Heat loss and design software can only calculate from the information it is given. Vertex is built to make sure that information is captured properly on site first.

Software is downstream of survey day

Heat loss software, design platforms, emitter sizing tools, and sound-assessment workflows all depend on one thing first: the quality of the information captured on site.

What software does well

Design and calculation tools are valuable.

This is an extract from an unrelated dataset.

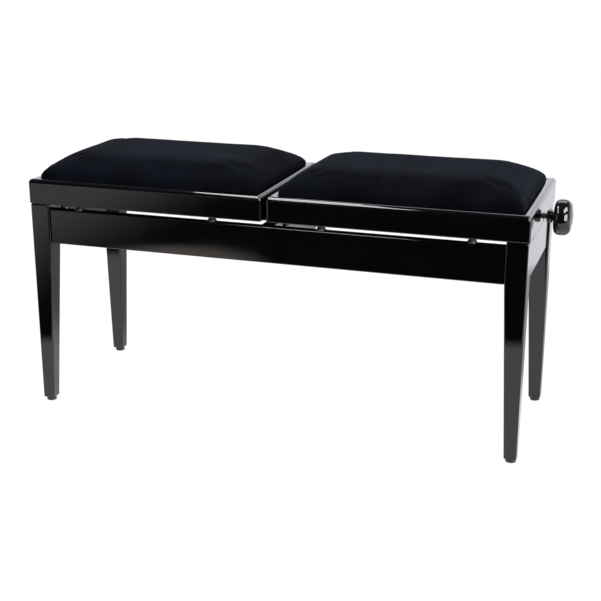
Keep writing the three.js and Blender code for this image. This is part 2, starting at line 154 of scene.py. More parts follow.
def applied(piece):
    """Turns the piece's modifiers into plain mesh."""
    bpy.context.view_layer.update()
    shape = piece.evaluated_get(bpy.context.evaluated_depsgraph_get())
    mesh = bpy.data.meshes.new_from_object(shape)
    piece.modifiers.clear()
    piece.data = mesh
    return piece


def fitted(piece, material, body, slot, *nodes):
    """Gives a piece its material and body and hides the nodes it stands for; slot is not used."""
    piece.data.materials.clear()
    piece.data.materials.append(material)
    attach(piece, body)
    if nodes:
        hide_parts(*nodes)
    return piece


print("tools: bevels, shading and fitting are ready")

# %% [markdown]
# ## Shader helpers
# A material is a small graph. One helper adds a node with its settings and wires, and another
# opens a node group with named inputs and outputs. Groups hold what several finishes share, such
# as fine scratches or a grain, and they only hand out colours, masks and heights. The Principled
# shader itself stays in each material.

# %% Nodes and groups
def add(tree, kind, wires=None, **settings):
    """A node of that kind with its settings; wires maps input names to values or sockets."""
    node = tree.nodes.new(kind)
    for key, value in settings.items():
        setattr(node, key, value)
    for key, value in (wires or {}).items():
        socket = node.inputs[key]
        if isinstance(value, bpy.types.NodeSocket):
            tree.links.new(value, socket)
        else:
            socket.default_value = value
    return node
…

They help teams turn inputs into heat loss outputs, sizing decisions, and technical design work.

What they cannot fix

If measurements are incomplete, the loft evidence is weak, the cylinder options are unclear, or the electrical detail was never captured properly, the software is still working from a weak site record.

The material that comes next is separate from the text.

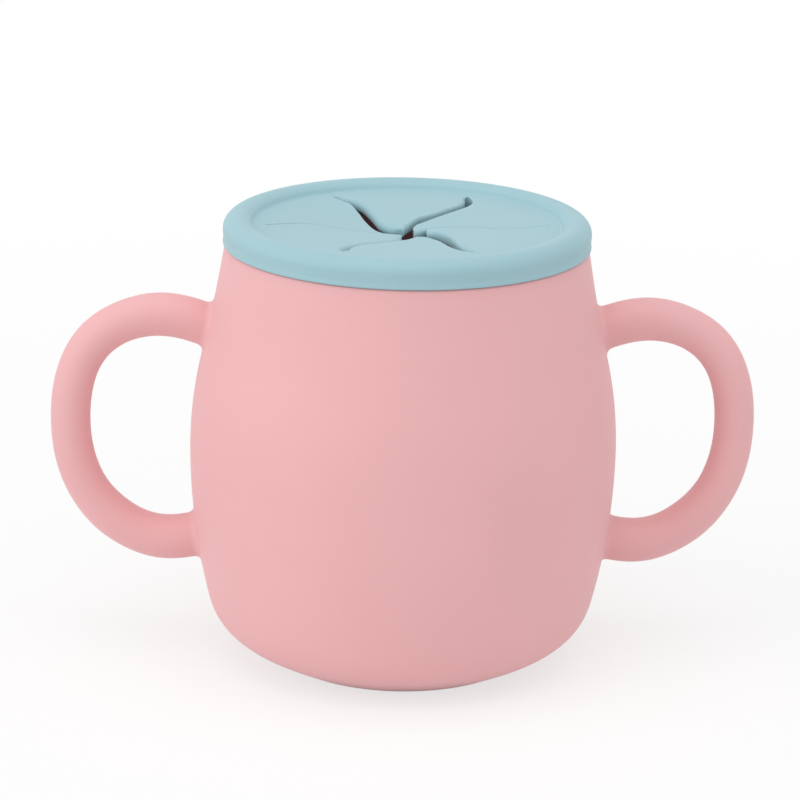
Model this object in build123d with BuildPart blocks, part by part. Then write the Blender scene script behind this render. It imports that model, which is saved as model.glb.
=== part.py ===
from build123d import *
from math import asin, cos, degrees, radians, sin, tan
import os

# Toddler training cup: a moulded silicone cup with two ring handles, and a snack lid
# whose slit membrane opens in six flaps. Millimetres, +Z up, origin on the axis at the
# foot, +X through the handles.

# Outside of the cup, from the foot up
foot_radius = 24.5
foot_flank_angle = 28.5
foot_fullness = 7.5
foot_edge = 1.5
heel_radius = 37.5
heel_height = 11.7
heel_lean = 13.7
heel_fullness = 6.8
belly_radius = 41.05
belly_height = 41.1
waist_radius = 38.9
waist_height = 59.3
shoulder_radius = 34.5
shoulder_height = 81.4
shoulder_edge = 0.4

# Walls, floor, and the slim rim that carries the lid
wall = 2.6
floor_thickness = 3.2
floor_radius = 21.5
floor_fullness = 5.0
base_recess_radius = 19.0
base_recess_depth = 0.8
ledge_width = 2.2
rim_wall = 2.0
throat_share = 0.67
throat_fullness = 2.6

# Handles: centre line, as distances out from the belly and up from its height, and the
# round section along it
handle_root_depth = 3.9
handle_top_root_rise = 22.9
handle_crest_reach = 6.45
handle_crest_rise = 25.8
handle_corner_reach = 18.25
handle_corner_rise = 20.7
handle_reach = 23.05
handle_reach_rise = 5.5
handle_heel_reach = 18.35
handle_heel_drop = 11.1
handle_sole_reach = 5.95
handle_sole_drop = 18.7
handle_low_root_drop = 17.3
handle_top_section = 4.2
handle_side_section = 3.95
handle_heel_section = 4.7
handle_sole_section = 4.5
handle_blend = 2.0
handle_stations = 17

# Lid: a thick round-topped ring that straddles the rim, and the membrane inside it
fit_clearance = 0.1
ring_height = 5.34
ring_width = 5.0
ring_overhang = 0.4
ring_roof = 2.6
ring_foot_edge = 0.7
membrane_drop = 1.75
membrane_thickness = 2.1
membrane_blend = 0.5
plug_wall = 1.9
plug_depth = 2.9

# Slits: the land left outside their ends, and how far each strays to its right at three
# shares of its length
flap_count = 6
slit_turn = 2.0
slit_land = 1.2
slit_core_share = 0.295
slit_core_stray = 0.1
slit_bow_share = 0.625
slit_bow_stray = 2.9
slit_hook_share = 0.875
slit_hook_stray = 1.7
slit_gap = 0.5

# Hinge line at the root of each flap, and how far a flap turns
flap_corner = 0.6
hinge_gap = 0.12
hinge_square_end = 0.8
hinge_sharp_end = 2.4
flap_rise = 35.0
flap_drop = 55.0

# Heights, radii and angles that follow from the sizes above
ledge_z = shoulder_height
rim_radius = shoulder_radius - ledge_width
rim_bore = rim_radius - rim_wall
rim_round = 0.45 * rim_wall
lid_foot_z = ledge_z + fit_clearance
lid_top_z = ledge_z + ring_height
channel_z = lid_top_z - ring_roof
rim_top_z = channel_z - fit_clearance
ring_round = ring_width / 2
ring_radius = shoulder_radius + ring_overhang
ring_middle = ring_radius - ring_round
crown_z = lid_top_z - ring_round
half_membrane = membrane_thickness / 2
membrane_top_z = lid_top_z - membrane_drop
membrane_z = membrane_top_z - half_membrane
membrane_foot_z = membrane_top_z - membrane_thickness
plug_radius = rim_bore - fit_clearance
plug_bore = plug_radius - plug_wall
plug_round = 0.42 * plug_wall
plug_foot_z = membrane_foot_z - plug_depth
slit_length = plug_bore - slit_land
half_flap = 180 / flap_count
hinge_reach = slit_length * cos(radians(half_flap))
hinge_length = 2 * slit_length * sin(radians(half_flap))
seat_radius = half_membrane + hinge_gap


def polar(radius, angle):
    """A point in the plan view, from its distance to the axis and its angle in degrees."""
    return Vector(radius * cos(radians(angle)), radius * sin(radians(angle)))


def cup_side(inset):
    """The cup's side from the heel up to the waist, moved inwards by inset."""
    belly = (belly_radius - inset, belly_height)
    low = TangentArc(belly, (heel_radius - inset, heel_height), tangent=(0, -1))
    high = TangentArc(belly, (waist_radius - inset, waist_height), tangent=(0, 1))
    return low @ 1, high @ 1, high % 1


def handle_section(along):
    """Radius of a handle's round section; along runs from 0 at the top root to 1."""
    radii = [
        handle_top_section,
        handle_top_section,
        handle_side_section,
        handle_heel_section,
        handle_sole_section,
    ]
    step = along * (len(radii) - 1)
    index = min(int(step), len(radii) - 2)
    share = step - index
    eased = share * share * (3 - 2 * share)
    return radii[index] + (radii[index + 1] - radii[index]) * eased


def hinge_plane(index):
    """Plane across the hinge line of flap index: X points outwards and Y points up."""
    angle = slit_turn + half_flap * (2 * index + 1)
    outwards = polar(1, angle)
    origin = outwards * hinge_reach + Vector(0, 0, membrane_z)
    return Plane(origin=origin, x_dir=outwards, z_dir=outwards.cross(Vector(0, 0, 1)))


def slit_edge(index, side):
    """One edge of slit index, from the centre out; side is 1 to its left and -1 to its right."""
    half_gap = slit_gap / 2
    tip_reach = half_gap / tan(radians(half_flap))
    root_reach = slit_length - half_gap * tan(radians(half_flap))
    strays = [
        (tip_reach, 0),
        (slit_length * slit_core_share, slit_core_stray),
        (slit_length * slit_bow_share, slit_bow_stray),
        (slit_length * slit_hook_share, slit_hook_stray),
        (root_reach, 0),
    ]
    turn = slit_turn + 2 * half_flap * index
    return [Vector(reach, side * half_gap - stray).rotate(Axis.Z, turn) for reach, stray in strays]


# One ring handle, lofted through round sections along its centre line
with BuildPart() as handle:
    with BuildLine(Plane.XZ) as spine:
        Spline(
            (waist_radius - handle_root_depth, belly_height + handle_top_root_rise),
            (belly_radius + handle_crest_reach, belly_height + handle_crest_rise),
            (belly_radius + handle_corner_reach, belly_height + handle_corner_rise),
            (belly_radius + handle_reach, belly_height + handle_reach_rise),
            (belly_radius + handle_heel_reach, belly_height - handle_heel_drop),
            (belly_radius + handle_sole_reach, belly_height - handle_sole_drop),
            (heel_radius - handle_root_depth, belly_height - handle_low_root_drop),
        )
    for station in range(handle_stations):
        along = station / (handle_stations - 1)
        with BuildSketch(Plane(spine.edge() ^ along)):
            Circle(handle_section(along))
    loft()

# The cup: outer form with the handles blended into it, then the hollow and the base
with BuildPart() as cup_body:
    with BuildSketch(Plane.YZ) as outside:
        with BuildLine():
            heel, waist, waist_way = cup_side(0)
            foot = Vector(foot_radius, 0)
            ledge = Vector(rim_radius, ledge_z)
            shoulder = Vector(shoulder_radius, ledge_z)
            belly = (belly_radius, belly_height)
            TangentArc(belly, heel, tangent=(0, -1))
            TangentArc(belly, waist, tangent=(0, 1))
            TangentArc(waist, shoulder, tangent=waist_way)
            heel_pull = polar(heel_fullness, 270 - heel_lean)
            foot_pull = polar(foot_fullness, foot_flank_angle)
            Bezier(heel, heel + heel_pull, foot + foot_pull, foot)
            Polyline(foot, (0, 0), (0, rim_top_z), (rim_radius, rim_top_z), ledge, shoulder)
        make_face()
        fillet(outside.vertices().sort_by_distance(shoulder)[0], shoulder_edge)
        fillet(outside.vertices().sort_by_distance(foot)[0], foot_edge)
        fillet(outside.vertices().sort_by_distance((rim_radius, rim_top_z))[0], rim_round)
    revolve(axis=Axis.Z)
    add(handle.part)
    mirror(handle.part, about=Plane.YZ)
    roots = cup_body.edges().filter_by(GeomType.BSPLINE)
    fillet([root for root in roots if root.is_closed], handle_blend)
    with BuildSketch(Plane.YZ) as hollow:
        with BuildLine():
            heel, waist, waist_way = cup_side(wall)
            inner_belly = (belly_radius - wall, belly_height)
            shoulder = Vector(shoulder_radius - wall, ledge_z)
            mouth = Vector(rim_bore, ledge_z)
            floor_edge = Vector(floor_radius, floor_thickness)
            TangentArc(inner_belly, heel, tangent=(0, -1))
            TangentArc(inner_belly, waist, tangent=(0, 1))
            upper = TangentArc(waist, shoulder, tangent=waist_way, mode=Mode.PRIVATE)
            throat = upper @ throat_share
            throat_pull = (upper % throat_share) * throat_fullness
            add(upper.trim(0, throat_share))
            Bezier(throat, throat + throat_pull, mouth - Vector(0, throat_fullness), mouth)
            heel_pull = polar(floor_fullness, 270 - heel_lean)
            floor_pull = Vector(floor_fullness, 0)
            Bezier(heel, heel + heel_pull, floor_edge + floor_pull, floor_edge)
            Polyline(mouth, (rim_bore, rim_top_z), (0, rim_top_z), (0, floor_thickness), floor_edge)
        make_face()
    revolve(axis=Axis.Z, mode=Mode.SUBTRACT)
    rim_edges = cup_body.edges().filter_by(GeomType.CIRCLE).group_by(Axis.Z)[-1]
    fillet(rim_edges.sort_by(SortBy.RADIUS)[0], rim_round)
    with BuildSketch():
        Circle(base_recess_radius)
    extrude(amount=base_recess_depth, mode=Mode.SUBTRACT)

# The lid's ring and the border of its membrane, with a seat along every hinge line
with BuildPart() as snack_lid:
    with BuildSketch(Plane.YZ) as section:
        crown_sweep = 180 - degrees(asin((membrane_top_z - crown_z) / ring_round))
        with BuildLine():
            crown = CenterArc((ring_middle, crown_z), ring_round, 0, crown_sweep)
            Polyline(
                crown @ 1,
                (0, membrane_top_z),
                (0, membrane_foot_z),
                (plug_bore, membrane_foot_z),
                (plug_bore, plug_foot_z),
                (plug_radius, plug_foot_z),
                (plug_radius, lid_foot_z),
                (ring_radius, lid_foot_z),
                crown @ 0,
            )
        make_face()
        with Locations((plug_radius, lid_foot_z)):
            Rectangle(
                rim_wall + 2 * fit_clearance,
                channel_z - lid_foot_z,
                align=(Align.MIN, Align.MIN),
                mode=Mode.SUBTRACT,
            )
        channel_corners = [(plug_radius, channel_z), (rim_radius + fit_clearance, channel_z)]
        for corner in channel_corners:
            fillet(section.vertices().sort_by_distance(corner)[0], rim_round - 2 * fit_clearance)
        for corner in [(plug_bore, plug_foot_z), (plug_radius, plug_foot_z)]:
            fillet(section.vertices().sort_by_distance(corner)[0], plug_round)
        fillet(section.vertices().sort_by_distance((ring_radius, lid_foot_z))[0], ring_foot_edge)
        fillet(section.vertices().sort_by_distance((plug_bore, membrane_foot_z))[0], membrane_blend)
        fillet(section.vertices().sort_by_distance(crown @ 1)[0], membrane_blend)
    revolve(axis=Axis.Z)
    with BuildSketch(Plane.XY.offset(membrane_foot_z)):
        RegularPolygon(slit_length, flap_count, rotation=slit_turn)
    extrude(amount=membrane_thickness, mode=Mode.SUBTRACT)
    for index in range(flap_count):
        with BuildSketch(hinge_plane(index)):
            Circle(seat_radius)
            for tilt, side in [(flap_rise, 1), (flap_drop, -1)]:
                touch = polar(seat_radius, side * (90 - tilt))
                apex = (0, side * seat_radius / cos(radians(tilt)))
                with BuildLine():
                    Polyline((0, 0), touch, apex, close=True)
                make_face()
        extrude(amount=hinge_length / 2, both=True, mode=Mode.SUBTRACT)

# The six flaps, each with a round root that turns in its seat
flaps = []
for index in range(flap_count):
    with BuildPart() as flap:
        with BuildSketch(Plane.XY.offset(membrane_foot_z)) as outline:
            with BuildLine():
                right_edge = slit_edge(index, 1)
                left_edge = slit_edge(index + 1, -1)
                Spline(*right_edge)
                Spline(*left_edge)
                Line(right_edge[-1], left_edge[-1])
            make_face()
            fillet(outline.vertices().sort_by_distance((0, 0))[-2:], flap_corner)
        extrude(amount=membrane_thickness)
        with BuildSketch(hinge_plane(index).offset(hinge_sharp_end - hinge_length / 2)):
            Circle(half_membrane)
        extrude(amount=hinge_length - hinge_sharp_end - hinge_square_end)
    flap.part.label = f"lid_flap_{index + 1}"
    flaps.append(flap.part)

cup_body.part.label = "cup_body"
snack_lid.part.label = "snack_lid"

os.makedirs("parts", exist_ok=True)
for piece in [cup_body.part, snack_lid.part, *flaps]:
    export_step(piece, f"parts/{piece.label}.step")
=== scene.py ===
import math
from collections import namedtuple

import bmesh
import bpy
import numpy as np
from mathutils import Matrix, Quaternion, Vector


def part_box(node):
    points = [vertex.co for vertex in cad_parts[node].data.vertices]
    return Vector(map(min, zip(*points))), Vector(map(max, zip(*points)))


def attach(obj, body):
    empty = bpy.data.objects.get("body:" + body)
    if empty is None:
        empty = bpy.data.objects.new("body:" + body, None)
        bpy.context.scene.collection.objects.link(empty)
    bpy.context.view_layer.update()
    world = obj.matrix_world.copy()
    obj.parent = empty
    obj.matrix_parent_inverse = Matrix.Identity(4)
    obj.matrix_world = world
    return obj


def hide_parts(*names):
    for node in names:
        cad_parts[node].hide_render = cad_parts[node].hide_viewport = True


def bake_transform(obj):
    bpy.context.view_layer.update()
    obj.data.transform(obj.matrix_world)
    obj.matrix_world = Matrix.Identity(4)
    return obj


# Looks of a toddler training cup: a soft silicone cup with two ring handles under a
# silicone snack lid, whose membrane is slit into six flaps. Sizes below are millimetres
# in the object's own frame unless a comment says otherwise: +Z up, origin under the foot,
# +X through the handles.
MM = 0.001

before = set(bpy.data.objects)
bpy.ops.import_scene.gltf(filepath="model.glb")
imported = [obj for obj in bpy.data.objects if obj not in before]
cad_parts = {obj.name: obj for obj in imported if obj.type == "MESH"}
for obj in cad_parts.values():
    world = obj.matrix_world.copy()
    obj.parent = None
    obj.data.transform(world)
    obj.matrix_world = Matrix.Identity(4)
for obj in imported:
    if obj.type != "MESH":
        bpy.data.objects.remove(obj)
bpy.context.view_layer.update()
cup_low, cup_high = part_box("cup_body")
lid_low, lid_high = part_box("snack_lid")

# Outside of the cup
foot_radius = 24.5
foot_flank_angle = 28.5
foot_fullness = 7.5
foot_edge = 1.5
heel_radius = 37.5
heel_height = 11.7
heel_lean = 13.7
heel_fullness = 6.8
belly_radius = cup_high.y / MM
belly_height = 41.1
waist_radius = 38.9
waist_height = 59.3
shoulder_radius = 34.5
shoulder_height = 81.4
shoulder_edge = 0.4

# Walls, floor and rim
wall = 2.6
floor_thickness = 3.2
floor_radius = 21.5
floor_fullness = 5.0
recess_radius = 19.0
recess_depth = 0.8
recess_edge = 0.3
ledge_width = 2.2
rim_wall = 2.0
rim_round = 0.9
rim_top = cup_high.z / MM
throat_share = 0.67
throat_fullness = 2.6

# Fineness of the cup: points along each curve of its section, shares of the radius where its
# flat faces are divided, and segments round the axis
foot_edge_points = 10
flank_points = 36
flank_heading = 4
foot_clear_share = 0.9
side_points = 40
upper_points = 30
inner_upper_points = 60
inner_upper_stride = 4
neck_points = 12
bowl_points = 16
base_shares = (0.3, 0.6, 0.9)
floor_shares = (0.7, 0.35)
cup_segments = 240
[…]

The site evidence installer teams actually need

Vertex captures the on-site evidence installer teams need for quoting, heat loss inputs, sound-check assessments, EPC and RdSAP evidence capture, and a cleaner route into installation.

Field evidence
  • Room measurements and room-by-room context
  • Emitter, loft, insulation, and window evidence
  • Photos grouped clearly enough for office and design review
Electrical evidence
  • Meter and cutout photos
  • Consumer unit evidence, fuse rating, and spare ways
  • Cable-run and siting context where the job needs it
Standards-supporting inputs
  • Site evidence that supports MCS 020(a) sound-check inputs
  • EPC and RdSAP assessor evidence where the job needs it
  • Scheme-related documentation support where applicable

Use Vertex upstream of your existing workflow

Vertex does not replace heat loss or design software. It improves the quality of the information coming off site so your existing workflow has better inputs to work from.

That matters for quoting, design review, sound assessments, installer handoff, and the wider job record your team relies on once more than one person touches the same property.